> _SET PROBLEM_:
Copy each line of the listing below exactly.
******
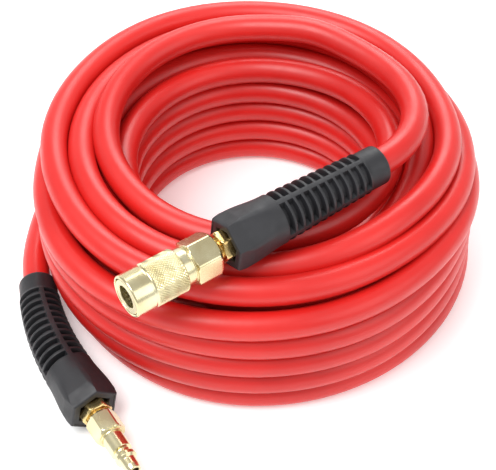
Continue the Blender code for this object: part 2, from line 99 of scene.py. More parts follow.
TOP_OUTER = (
    (91, 7.39, 5.37), (106, 7.49, 5.37), (122, 7.57, 5.37), (139, 7.50, 5.37), (153, 7.42, 5.37),
    (178, 7.40, 5.37), (193, 7.30, 5.37), (212, 7.31, 5.37), (233, 7.38, 5.37), (268, 7.31, 5.37),
    (302, 7.25, 5.30), (316, 7.22, 5.20), (335, 7.40, 4.98), (355, 7.60, 4.72), (375, 7.66, 4.58),
    (400, 7.63, 4.50), (450, 7.53, 4.50), (500, 7.52, 4.50), (540, 7.52, 4.50), (551, 7.72, 4.50),
    (563, 7.95, 4.50), (582, 8.18, 4.50), (605, 8.18, 4.50), (629, 8.06, 4.50), (649, 8.00, 4.48),
    (674, 7.86, 4.46), (690, 7.84, 4.38), (712, 7.80, 4.10), (740, 7.76, 3.70), (770, 7.75, 3.50),
    (800, 7.75, 3.50),
)

# The coil's columns of turns, in hose diameters: the inner one's radius, and the outer one's by degrees
# round the coil, high up and at its foot
INNER_COLUMN = 4.93
OUTER_COLUMN = (
    (0, 7.69), (195, 7.75), (228, 8.05), (300, 8.05), (325, 7.84), (345, 7.69), (360, 7.69),
)
OUTER_FOOT = (
    (0, 7.80), (20, 7.80), (80, 7.42), (110, 7.35), (215, 7.35), (255, 7.80), (340, 7.83), (360, 7.80),
)
TURN = 360
COLUMNS = 4
LEVELS = 5
FOOT_HEIGHT = 0.505
WOUND_FROM = 450

# How a wound turn strays: how far in hose diameters, how fast round the coil, and from how many degrees
STRAYS = ((0.030, 0.37, 20), (0.022, 1.13, 0))

# The fittings' axes: the coupler's from its sleeve's CAD solid, the plug's given from the coil's centre
SLEEVE_LOW, SLEEVE_HIGH = (Vector(corner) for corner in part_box("coupler_sleeve"))
MOUTH = Vector((SLEEVE_LOW.x, (SLEEVE_LOW.y + SLEEVE_HIGH.y) / 2, (SLEEVE_LOW.z + SLEEVE_HIGH.z) / 2))
PLUG_HEADING = math.radians(86.0)
TIP = COIL_CENTRE + Vector((-9.93, -6.90, 0.0)) * HOSE_D + Vector((0.0, 0.0, 15.6 * MM))

# Along the fittings' axes, from the coupler's mouth or the plug's tip
COUPLER_NUT = 59.4 * MM
PLUG_NUT = 45.4 * MM
NUT_DEPTH = 0.5 * MM
HOSE_START = 9.6 * MM
RESTRICTOR_LENGTH = 99.8 * MM
RIBS_START = 31.0 * MM
RIBS_END = 86.0 * MM
RIB_COUNT = 11
RIB_WIDTH = 1.6 * MM
RIB_R = (13.8 * MM, 11.6 * MM)
CORE_R = (9.5 * MM, 9.2 * MM)
BOW_ANGLE = math.radians(23.0)
BOW_TILT = math.radians(190.0)

# How a restrictor is bowed: where from, through what angle and over what length
PLUG_BOW = (PLUG_NUT - NUT_DEPTH + RIBS_START, BOW_ANGLE, RESTRICTOR_LENGTH - RIBS_START)
COUPLER_BOW = (0.0, 0.0, 1.0)


# ---- materials -------------------------------------------------------------------------------------------


def shader_of(name):
    """A new node material, with its nodes, its links and its shader."""
    made = bpy.data.materials.new(name)
    made.use_nodes = True
    return made, made.node_tree.nodes, made.node_tree.links, made.node_tree.nodes["Principled BSDF"]


def noise(nodes, links, scale, detail):
    """A noise texture in object space."""
    place = nodes.new("ShaderNodeTexCoord")
    made = nodes.new("ShaderNodeTexNoise")
    made.inputs["Scale"].default_value = scale
    made.inputs["Detail"].default_value = detail
    links.new(place.outputs["Object"], made.inputs["Vector"])
    return made


def ramp(nodes, links, source, stops, target):
    """Sends a texture's value to a socket as a colour, by its (position, colour) stops."""
    made = nodes.new("ShaderNodeValToRGB")
    made.color_ramp.elements[0].position, made.color_ramp.elements[0].color = stops[0]
    made.color_ramp.elements[1].position, made.color_ramp.elements[1].color = stops[-1]
    for position, colour in stops[1:-1]:
        made.color_ramp.elements.new(position).color = colour
    links.new(source, made.inputs["Fac"])
    links.new(made.outputs["Color"], target)


def span(nodes, links, source, low, high, target):
    """Sends a texture's value to a socket, from low to high."""
    made = nodes.new("ShaderNodeMapRange")
    made.inputs["From Min"].default_value = 0.3
    made.inputs["From Max"].default_value = 0.7
    made.inputs["To Min"].default_value = low
    made.inputs["To Max"].default_value = high
    links.new(source, made.inputs["Value"])
    links.new(made.outputs["Result"], target)


def bump(nodes, links, source, strength, distance, shader, below=None):
    """Raises the surface by a texture's value, on top of another bump if one is given."""
    made = nodes.new("ShaderNodeBump")
    made.inputs["Strength"].default_value = strength
    made.inputs["Distance"].default_value = distance
    links.new(source, made.inputs["Height"])
    if below:
        links.new(below.outputs["Normal"], made.inputs["Normal"])
    links.new(made.outputs["Normal"], shader.inputs["Normal"])
    return made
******
> _ANSWER BELOW_:
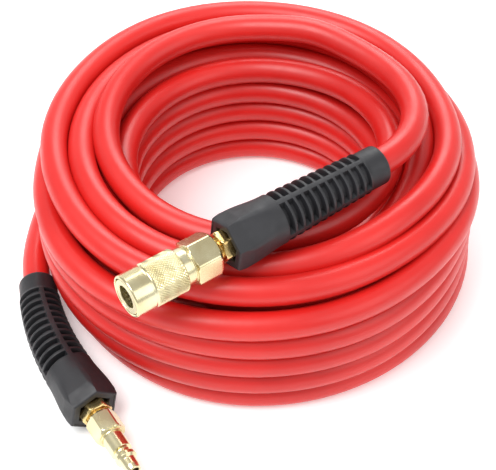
Continue the Blender code for this object: part 2, from line 99 of scene.py. More parts follow.
TOP_OUTER = (
    (91, 7.39, 5.37), (106, 7.49, 5.37), (122, 7.57, 5.37), (139, 7.50, 5.37), (153, 7.42, 5.37),
    (178, 7.40, 5.37), (193, 7.30, 5.37), (212, 7.31, 5.37), (233, 7.38, 5.37), (268, 7.31, 5.37),
    (302, 7.25, 5.30), (316, 7.22, 5.20), (335, 7.40, 4.98), (355, 7.60, 4.72), (375, 7.66, 4.58),
    (400, 7.63, 4.50), (450, 7.53, 4.50), (500, 7.52, 4.50), (540, 7.52, 4.50), (551, 7.72, 4.50),
    (563, 7.95, 4.50), (582, 8.18, 4.50), (605, 8.18, 4.50), (629, 8.06, 4.50), (649, 8.00, 4.48),
    (674, 7.86, 4.46), (690, 7.84, 4.38), (712, 7.80, 4.10), (740, 7.76, 3.70), (770, 7.75, 3.50),
    (800, 7.75, 3.50),
)

# The coil's columns of turns, in hose diameters: the inner one's radius, and the outer one's by degrees
# round the coil, high up and at its foot
INNER_COLUMN = 4.93
OUTER_COLUMN = (
    (0, 7.69), (195, 7.75), (228, 8.05), (300, 8.05), (325, 7.84), (345, 7.69), (360, 7.69),
)
OUTER_FOOT = (
    (0, 7.80), (20, 7.80), (80, 7.42), (110, 7.35), (215, 7.35), (255, 7.80), (340, 7.83), (360, 7.80),
)
TURN = 360
COLUMNS = 4
LEVELS = 5
FOOT_HEIGHT = 0.505
WOUND_FROM = 450

# How a wound turn strays: how far in hose diameters, how fast round the coil, and from how many degrees
STRAYS = ((0.030, 0.37, 20), (0.022, 1.13, 0))

# The fittings' axes: the coupler's from its sleeve's CAD solid, the plug's given from the coil's centre
SLEEVE_LOW, SLEEVE_HIGH = (Vector(corner) for corner in part_box("coupler_sleeve"))
MOUTH = Vector((SLEEVE_LOW.x, (SLEEVE_LOW.y + SLEEVE_HIGH.y) / 2, (SLEEVE_LOW.z + SLEEVE_HIGH.z) / 2))
PLUG_HEADING = math.radians(86.0)
TIP = COIL_CENTRE + Vector((-9.93, -6.90, 0.0)) * HOSE_D + Vector((0.0, 0.0, 15.6 * MM))

# Along the fittings' axes, from the coupler's mouth or the plug's tip
COUPLER_NUT = 59.4 * MM
PLUG_NUT = 45.4 * MM
NUT_DEPTH = 0.5 * MM
HOSE_START = 9.6 * MM
RESTRICTOR_LENGTH = 99.8 * MM
RIBS_START = 31.0 * MM
RIBS_END = 86.0 * MM
RIB_COUNT = 11
RIB_WIDTH = 1.6 * MM
RIB_R = (13.8 * MM, 11.6 * MM)
CORE_R = (9.5 * MM, 9.2 * MM)
BOW_ANGLE = math.radians(23.0)
BOW_TILT = math.radians(190.0)

# How a restrictor is bowed: where from, through what angle and over what length
PLUG_BOW = (PLUG_NUT - NUT_DEPTH + RIBS_START, BOW_ANGLE, RESTRICTOR_LENGTH - RIBS_START)
COUPLER_BOW = (0.0, 0.0, 1.0)


# ---- materials -------------------------------------------------------------------------------------------


def shader_of(name):
    """A new node material, with its nodes, its links and its shader."""
    made = bpy.data.materials.new(name)
    made.use_nodes = True
    return made, made.node_tree.nodes, made.node_tree.links, made.node_tree.nodes["Principled BSDF"]


def noise(nodes, links, scale, detail):
    """A noise texture in object space."""
    place = nodes.new("ShaderNodeTexCoord")
    made = nodes.new("ShaderNodeTexNoise")
    made.inputs["Scale"].default_value = scale
    made.inputs["Detail"].default_value = detail
    links.new(place.outputs["Object"], made.inputs["Vector"])
    return made


def ramp(nodes, links, source, stops, target):
    """Sends a texture's value to a socket as a colour, by its (position, colour) stops."""
    made = nodes.new("ShaderNodeValToRGB")
    made.color_ramp.elements[0].position, made.color_ramp.elements[0].color = stops[0]
    made.color_ramp.elements[1].position, made.color_ramp.elements[1].color = stops[-1]
    for position, colour in stops[1:-1]:
        made.color_ramp.elements.new(position).color = colour
    links.new(source, made.inputs["Fac"])
    links.new(made.outputs["Color"], target)


def span(nodes, links, source, low, high, target):
    """Sends a texture's value to a socket, from low to high."""
    made = nodes.new("ShaderNodeMapRange")
    made.inputs["From Min"].default_value = 0.3
    made.inputs["From Max"].default_value = 0.7
    made.inputs["To Min"].default_value = low
    made.inputs["To Max"].default_value = high
    links.new(source, made.inputs["Value"])
    links.new(made.outputs["Result"], target)


def bump(nodes, links, source, strength, distance, shader, below=None):
    """Raises the surface by a texture's value, on top of another bump if one is given."""
    made = nodes.new("ShaderNodeBump")
    made.inputs["Strength"].default_value = strength
    made.inputs["Distance"].default_value = distance
    links.new(source, made.inputs["Height"])
    if below:
        links.new(below.outputs["Normal"], made.inputs["Normal"])
    links.new(made.outputs["Normal"], shader.inputs["Normal"])
    return made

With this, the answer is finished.